======== Records shown ========

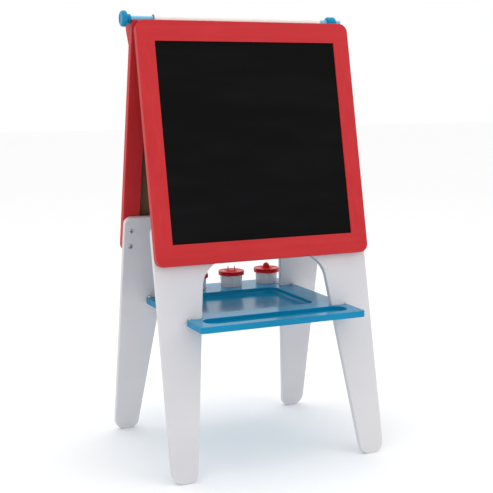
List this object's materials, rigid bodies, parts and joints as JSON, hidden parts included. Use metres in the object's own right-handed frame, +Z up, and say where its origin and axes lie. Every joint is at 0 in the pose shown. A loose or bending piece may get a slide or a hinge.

========
======== Records shown ========

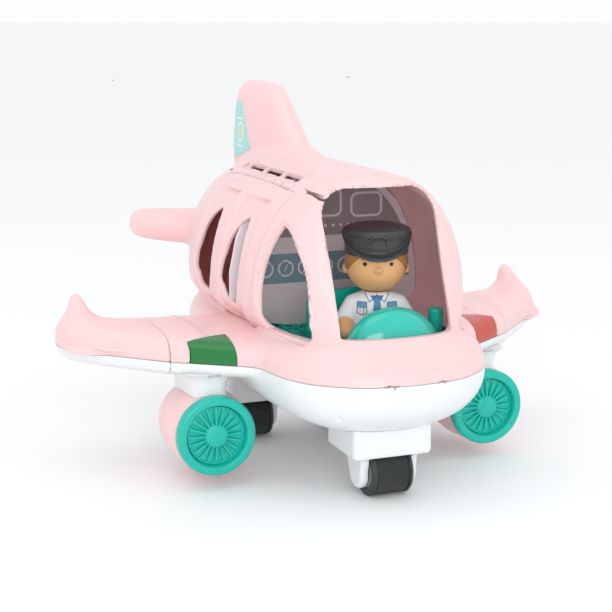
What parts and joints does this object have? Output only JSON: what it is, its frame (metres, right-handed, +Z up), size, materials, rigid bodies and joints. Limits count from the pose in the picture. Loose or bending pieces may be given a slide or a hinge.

========
======== Records shown ========

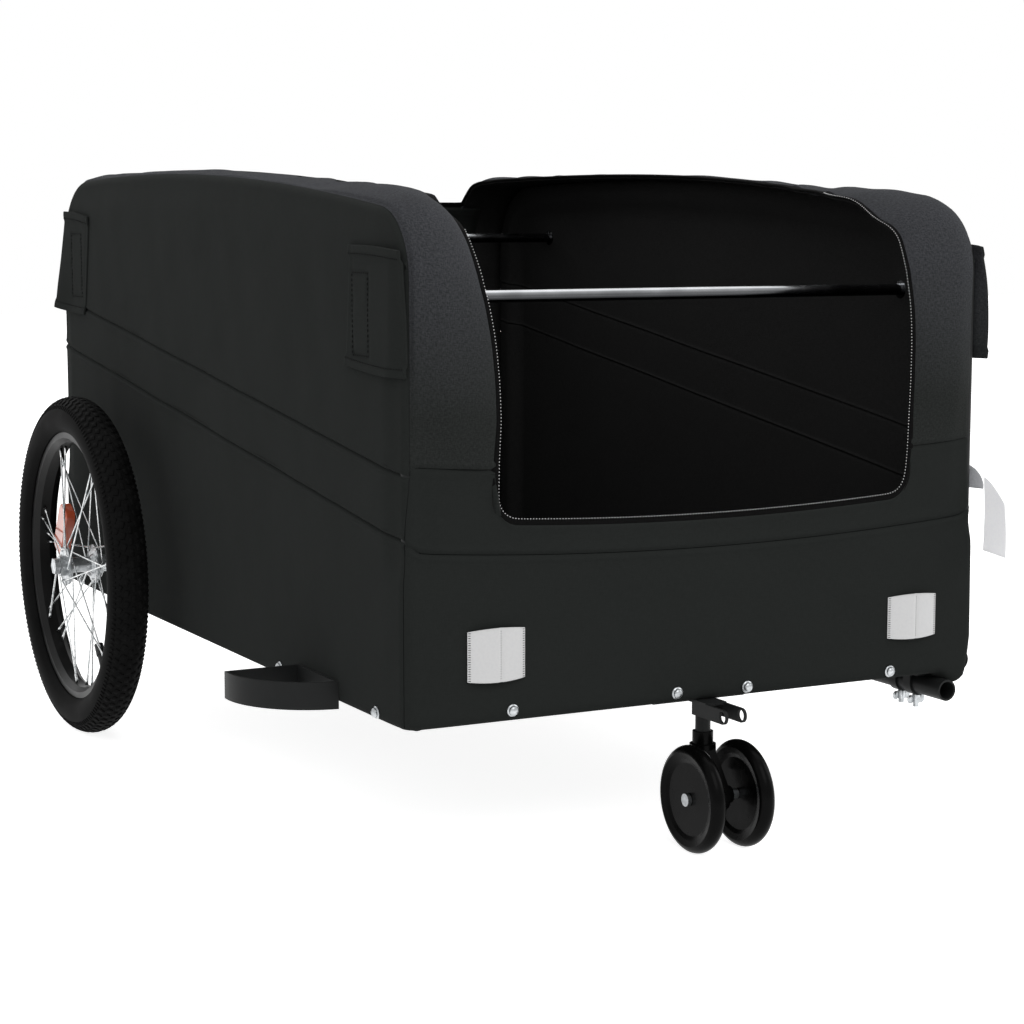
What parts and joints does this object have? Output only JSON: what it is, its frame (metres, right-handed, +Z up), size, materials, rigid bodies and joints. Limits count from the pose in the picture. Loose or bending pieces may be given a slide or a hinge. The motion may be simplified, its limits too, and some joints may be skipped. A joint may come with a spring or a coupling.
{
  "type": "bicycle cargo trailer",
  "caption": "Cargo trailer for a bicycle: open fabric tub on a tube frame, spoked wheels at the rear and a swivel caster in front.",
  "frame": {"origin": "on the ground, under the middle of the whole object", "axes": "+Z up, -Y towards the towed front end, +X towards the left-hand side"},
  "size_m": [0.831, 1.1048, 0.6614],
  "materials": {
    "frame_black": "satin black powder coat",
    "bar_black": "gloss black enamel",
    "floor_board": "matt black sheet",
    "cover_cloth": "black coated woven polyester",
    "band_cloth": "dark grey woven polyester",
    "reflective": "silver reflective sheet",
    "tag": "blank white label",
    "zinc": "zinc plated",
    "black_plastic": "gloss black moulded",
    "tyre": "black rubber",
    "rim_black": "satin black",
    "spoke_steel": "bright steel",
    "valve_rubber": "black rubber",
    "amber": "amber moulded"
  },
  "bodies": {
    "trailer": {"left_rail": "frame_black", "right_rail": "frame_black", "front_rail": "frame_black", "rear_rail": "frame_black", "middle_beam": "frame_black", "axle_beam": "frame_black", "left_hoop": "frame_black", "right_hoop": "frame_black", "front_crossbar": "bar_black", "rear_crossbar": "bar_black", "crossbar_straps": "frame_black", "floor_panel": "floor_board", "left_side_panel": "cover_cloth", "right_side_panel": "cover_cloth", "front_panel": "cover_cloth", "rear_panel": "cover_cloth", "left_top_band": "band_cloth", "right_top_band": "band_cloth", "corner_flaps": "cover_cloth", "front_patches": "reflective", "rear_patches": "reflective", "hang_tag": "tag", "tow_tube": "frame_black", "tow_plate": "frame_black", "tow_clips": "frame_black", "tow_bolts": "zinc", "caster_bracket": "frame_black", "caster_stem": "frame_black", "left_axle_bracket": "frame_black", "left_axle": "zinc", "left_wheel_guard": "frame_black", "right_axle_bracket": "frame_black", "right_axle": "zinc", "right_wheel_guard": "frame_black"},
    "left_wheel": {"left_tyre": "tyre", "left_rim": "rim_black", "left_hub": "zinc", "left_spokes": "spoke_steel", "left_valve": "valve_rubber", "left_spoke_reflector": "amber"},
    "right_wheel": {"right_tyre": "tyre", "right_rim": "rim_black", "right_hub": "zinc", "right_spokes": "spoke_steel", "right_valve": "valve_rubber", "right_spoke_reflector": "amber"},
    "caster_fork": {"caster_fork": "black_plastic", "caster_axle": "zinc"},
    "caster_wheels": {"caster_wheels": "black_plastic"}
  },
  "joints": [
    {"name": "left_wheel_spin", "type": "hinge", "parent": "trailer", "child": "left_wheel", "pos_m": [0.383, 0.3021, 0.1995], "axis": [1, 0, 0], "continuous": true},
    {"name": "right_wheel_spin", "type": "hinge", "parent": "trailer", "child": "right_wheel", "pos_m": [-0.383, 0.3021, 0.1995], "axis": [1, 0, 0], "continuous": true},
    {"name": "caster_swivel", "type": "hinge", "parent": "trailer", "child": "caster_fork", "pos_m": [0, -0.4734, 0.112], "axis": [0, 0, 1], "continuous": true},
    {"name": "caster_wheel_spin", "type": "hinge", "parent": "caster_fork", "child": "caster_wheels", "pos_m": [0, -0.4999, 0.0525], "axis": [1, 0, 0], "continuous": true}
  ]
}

========

The exercise
Count how many lines above carry the word "axes". Only the number is required.

Response to the task
2